▶ _Exercise requirements_: Repeat the whole of the data, keeping every detail the same.

▶ _Dataset excerpt_:
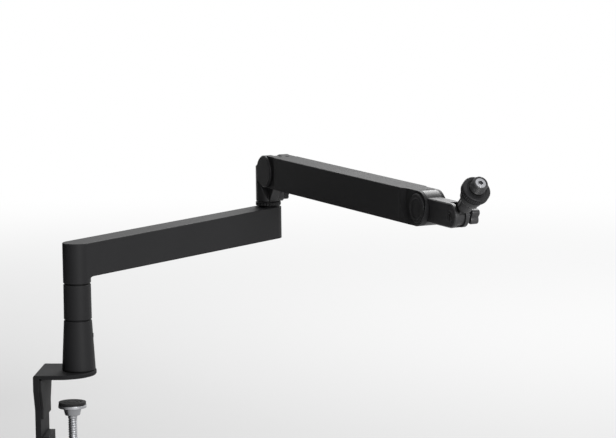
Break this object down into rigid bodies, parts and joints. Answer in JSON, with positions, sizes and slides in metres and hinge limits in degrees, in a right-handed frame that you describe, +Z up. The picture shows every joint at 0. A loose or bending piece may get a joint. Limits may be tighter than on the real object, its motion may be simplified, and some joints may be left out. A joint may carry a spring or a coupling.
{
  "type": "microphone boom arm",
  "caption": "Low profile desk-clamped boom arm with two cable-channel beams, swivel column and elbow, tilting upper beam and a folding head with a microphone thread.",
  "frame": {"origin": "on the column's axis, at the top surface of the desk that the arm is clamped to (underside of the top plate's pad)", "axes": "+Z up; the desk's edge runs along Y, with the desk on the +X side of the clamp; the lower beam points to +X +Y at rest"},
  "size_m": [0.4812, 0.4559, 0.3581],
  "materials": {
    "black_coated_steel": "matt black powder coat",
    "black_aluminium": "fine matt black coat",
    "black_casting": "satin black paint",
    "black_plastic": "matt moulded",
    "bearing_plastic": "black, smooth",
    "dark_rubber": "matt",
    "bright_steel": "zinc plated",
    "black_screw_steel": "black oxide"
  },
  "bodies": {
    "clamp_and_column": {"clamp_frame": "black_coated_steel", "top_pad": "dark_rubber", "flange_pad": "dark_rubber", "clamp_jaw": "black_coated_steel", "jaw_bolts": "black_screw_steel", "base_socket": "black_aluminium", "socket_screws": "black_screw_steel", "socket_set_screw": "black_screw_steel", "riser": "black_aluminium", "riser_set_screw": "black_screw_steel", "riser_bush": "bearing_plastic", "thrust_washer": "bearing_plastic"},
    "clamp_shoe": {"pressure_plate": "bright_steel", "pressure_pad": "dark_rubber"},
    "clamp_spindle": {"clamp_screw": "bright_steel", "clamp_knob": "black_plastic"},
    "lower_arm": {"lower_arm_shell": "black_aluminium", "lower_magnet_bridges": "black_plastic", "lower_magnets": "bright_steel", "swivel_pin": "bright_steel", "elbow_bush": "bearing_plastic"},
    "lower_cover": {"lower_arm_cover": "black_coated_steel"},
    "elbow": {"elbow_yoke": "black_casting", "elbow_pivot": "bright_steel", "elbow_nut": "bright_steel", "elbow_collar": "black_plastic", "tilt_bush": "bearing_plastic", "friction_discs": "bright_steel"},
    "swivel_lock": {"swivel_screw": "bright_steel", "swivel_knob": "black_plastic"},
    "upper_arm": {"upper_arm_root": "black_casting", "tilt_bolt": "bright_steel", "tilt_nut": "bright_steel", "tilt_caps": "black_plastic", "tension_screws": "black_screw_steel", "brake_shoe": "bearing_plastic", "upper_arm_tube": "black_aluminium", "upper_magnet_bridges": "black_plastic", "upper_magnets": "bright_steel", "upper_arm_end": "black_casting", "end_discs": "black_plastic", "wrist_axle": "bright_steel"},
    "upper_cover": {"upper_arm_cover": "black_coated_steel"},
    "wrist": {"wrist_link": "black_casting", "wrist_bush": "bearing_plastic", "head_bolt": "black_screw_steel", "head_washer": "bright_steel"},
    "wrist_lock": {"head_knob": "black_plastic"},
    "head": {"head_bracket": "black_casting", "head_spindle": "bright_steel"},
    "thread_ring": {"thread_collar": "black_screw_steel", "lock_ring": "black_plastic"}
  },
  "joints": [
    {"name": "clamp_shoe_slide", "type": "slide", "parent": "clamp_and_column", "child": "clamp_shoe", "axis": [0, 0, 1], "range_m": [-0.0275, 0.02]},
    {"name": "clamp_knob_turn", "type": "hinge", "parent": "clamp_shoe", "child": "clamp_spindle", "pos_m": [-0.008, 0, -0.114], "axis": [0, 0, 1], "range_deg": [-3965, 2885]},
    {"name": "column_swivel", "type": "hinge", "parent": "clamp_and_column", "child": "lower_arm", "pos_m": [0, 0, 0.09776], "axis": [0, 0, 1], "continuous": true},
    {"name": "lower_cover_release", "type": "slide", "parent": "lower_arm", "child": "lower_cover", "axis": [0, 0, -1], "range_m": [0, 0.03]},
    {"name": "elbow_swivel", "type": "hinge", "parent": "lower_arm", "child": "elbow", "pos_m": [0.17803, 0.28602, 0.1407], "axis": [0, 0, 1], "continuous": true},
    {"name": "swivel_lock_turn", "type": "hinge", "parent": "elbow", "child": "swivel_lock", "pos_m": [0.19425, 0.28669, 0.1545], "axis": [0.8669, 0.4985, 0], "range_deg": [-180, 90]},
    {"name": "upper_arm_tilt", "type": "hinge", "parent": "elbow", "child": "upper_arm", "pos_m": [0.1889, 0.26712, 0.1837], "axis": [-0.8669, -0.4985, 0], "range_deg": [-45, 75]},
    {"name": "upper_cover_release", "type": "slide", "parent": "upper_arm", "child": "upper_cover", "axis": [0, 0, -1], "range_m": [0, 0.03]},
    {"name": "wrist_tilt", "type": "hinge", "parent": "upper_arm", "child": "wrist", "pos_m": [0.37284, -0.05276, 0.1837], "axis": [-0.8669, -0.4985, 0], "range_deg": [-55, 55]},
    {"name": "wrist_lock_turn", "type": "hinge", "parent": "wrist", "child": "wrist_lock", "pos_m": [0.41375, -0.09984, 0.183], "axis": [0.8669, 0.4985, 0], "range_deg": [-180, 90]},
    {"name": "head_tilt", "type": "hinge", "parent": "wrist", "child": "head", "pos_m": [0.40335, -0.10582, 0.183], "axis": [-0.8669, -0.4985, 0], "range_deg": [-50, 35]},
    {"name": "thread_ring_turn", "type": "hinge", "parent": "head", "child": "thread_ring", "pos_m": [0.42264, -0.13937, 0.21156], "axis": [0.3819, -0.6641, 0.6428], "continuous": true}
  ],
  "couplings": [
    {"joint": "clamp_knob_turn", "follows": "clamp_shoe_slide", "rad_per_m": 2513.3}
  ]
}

▶ _Exercise output_:
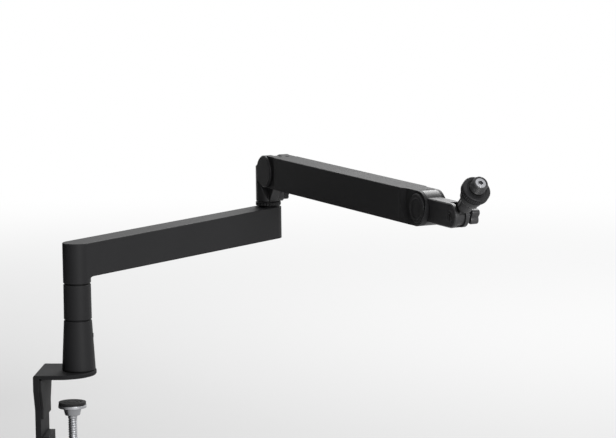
Break this object down into rigid bodies, parts and joints. Answer in JSON, with positions, sizes and slides in metres and hinge limits in degrees, in a right-handed frame that you describe, +Z up. The picture shows every joint at 0. A loose or bending piece may get a joint. Limits may be tighter than on the real object, its motion may be simplified, and some joints may be left out. A joint may carry a spring or a coupling.
{
  "type": "microphone boom arm",
  "caption": "Low profile desk-clamped boom arm with two cable-channel beams, swivel column and elbow, tilting upper beam and a folding head with a microphone thread.",
  "frame": {"origin": "on the column's axis, at the top surface of the desk that the arm is clamped to (underside of the top plate's pad)", "axes": "+Z up; the desk's edge runs along Y, with the desk on the +X side of the clamp; the lower beam points to +X +Y at rest"},
  "size_m": [0.4812, 0.4559, 0.3581],
  "materials": {
    "black_coated_steel": "matt black powder coat",
    "black_aluminium": "fine matt black coat",
    "black_casting": "satin black paint",
    "black_plastic": "matt moulded",
    "bearing_plastic": "black, smooth",
    "dark_rubber": "matt",
    "bright_steel": "zinc plated",
    "black_screw_steel": "black oxide"
  },
  "bodies": {
    "clamp_and_column": {"clamp_frame": "black_coated_steel", "top_pad": "dark_rubber", "flange_pad": "dark_rubber", "clamp_jaw": "black_coated_steel", "jaw_bolts": "black_screw_steel", "base_socket": "black_aluminium", "socket_screws": "black_screw_steel", "socket_set_screw": "black_screw_steel", "riser": "black_aluminium", "riser_set_screw": "black_screw_steel", "riser_bush": "bearing_plastic", "thrust_washer": "bearing_plastic"},
    "clamp_shoe": {"pressure_plate": "bright_steel", "pressure_pad": "dark_rubber"},
    "clamp_spindle": {"clamp_screw": "bright_steel", "clamp_knob": "black_plastic"},
    "lower_arm": {"lower_arm_shell": "black_aluminium", "lower_magnet_bridges": "black_plastic", "lower_magnets": "bright_steel", "swivel_pin": "bright_steel", "elbow_bush": "bearing_plastic"},
    "lower_cover": {"lower_arm_cover": "black_coated_steel"},
    "elbow": {"elbow_yoke": "black_casting", "elbow_pivot": "bright_steel", "elbow_nut": "bright_steel", "elbow_collar": "black_plastic", "tilt_bush": "bearing_plastic", "friction_discs": "bright_steel"},
    "swivel_lock": {"swivel_screw": "bright_steel", "swivel_knob": "black_plastic"},
    "upper_arm": {"upper_arm_root": "black_casting", "tilt_bolt": "bright_steel", "tilt_nut": "bright_steel", "tilt_caps": "black_plastic", "tension_screws": "black_screw_steel", "brake_shoe": "bearing_plastic", "upper_arm_tube": "black_aluminium", "upper_magnet_bridges": "black_plastic", "upper_magnets": "bright_steel", "upper_arm_end": "black_casting", "end_discs": "black_plastic", "wrist_axle": "bright_steel"},
    "upper_cover": {"upper_arm_cover": "black_coated_steel"},
    "wrist": {"wrist_link": "black_casting", "wrist_bush": "bearing_plastic", "head_bolt": "black_screw_steel", "head_washer": "bright_steel"},
    "wrist_lock": {"head_knob": "black_plastic"},
    "head": {"head_bracket": "black_casting", "head_spindle": "bright_steel"},
    "thread_ring": {"thread_collar": "black_screw_steel", "lock_ring": "black_plastic"}
  },
  "joints": [
    {"name": "clamp_shoe_slide", "type": "slide", "parent": "clamp_and_column", "child": "clamp_shoe", "axis": [0, 0, 1], "range_m": [-0.0275, 0.02]},
    {"name": "clamp_knob_turn", "type": "hinge", "parent": "clamp_shoe", "child": "clamp_spindle", "pos_m": [-0.008, 0, -0.114], "axis": [0, 0, 1], "range_deg": [-3965, 2885]},
    {"name": "column_swivel", "type": "hinge", "parent": "clamp_and_column", "child": "lower_arm", "pos_m": [0, 0, 0.09776], "axis": [0, 0, 1], "continuous": true},
    {"name": "lower_cover_release", "type": "slide", "parent": "lower_arm", "child": "lower_cover", "axis": [0, 0, -1], "range_m": [0, 0.03]},
    {"name": "elbow_swivel", "type": "hinge", "parent": "lower_arm", "child": "elbow", "pos_m": [0.17803, 0.28602, 0.1407], "axis": [0, 0, 1], "continuous": true},
    {"name": "swivel_lock_turn", "type": "hinge", "parent": "elbow", "child": "swivel_lock", "pos_m": [0.19425, 0.28669, 0.1545], "axis": [0.8669, 0.4985, 0], "range_deg": [-180, 90]},
    {"name": "upper_arm_tilt", "type": "hinge", "parent": "elbow", "child": "upper_arm", "pos_m": [0.1889, 0.26712, 0.1837], "axis": [-0.8669, -0.4985, 0], "range_deg": [-45, 75]},
    {"name": "upper_cover_release", "type": "slide", "parent": "upper_arm", "child": "upper_cover", "axis": [0, 0, -1], "range_m": [0, 0.03]},
    {"name": "wrist_tilt", "type": "hinge", "parent": "upper_arm", "child": "wrist", "pos_m": [0.37284, -0.05276, 0.1837], "axis": [-0.8669, -0.4985, 0], "range_deg": [-55, 55]},
    {"name": "wrist_lock_turn", "type": "hinge", "parent": "wrist", "child": "wrist_lock", "pos_m": [0.41375, -0.09984, 0.183], "axis": [0.8669, 0.4985, 0], "range_deg": [-180, 90]},
    {"name": "head_tilt", "type": "hinge", "parent": "wrist", "child": "head", "pos_m": [0.40335, -0.10582, 0.183], "axis": [-0.8669, -0.4985, 0], "range_deg": [-50, 35]},
    {"name": "thread_ring_turn", "type": "hinge", "parent": "head", "child": "thread_ring", "pos_m": [0.42264, -0.13937, 0.21156], "axis": [0.3819, -0.6641, 0.6428], "continuous": true}
  ],
  "couplings": [
    {"joint": "clamp_knob_turn", "follows": "clamp_shoe_slide", "rad_per_m": 2513.3}
  ]
}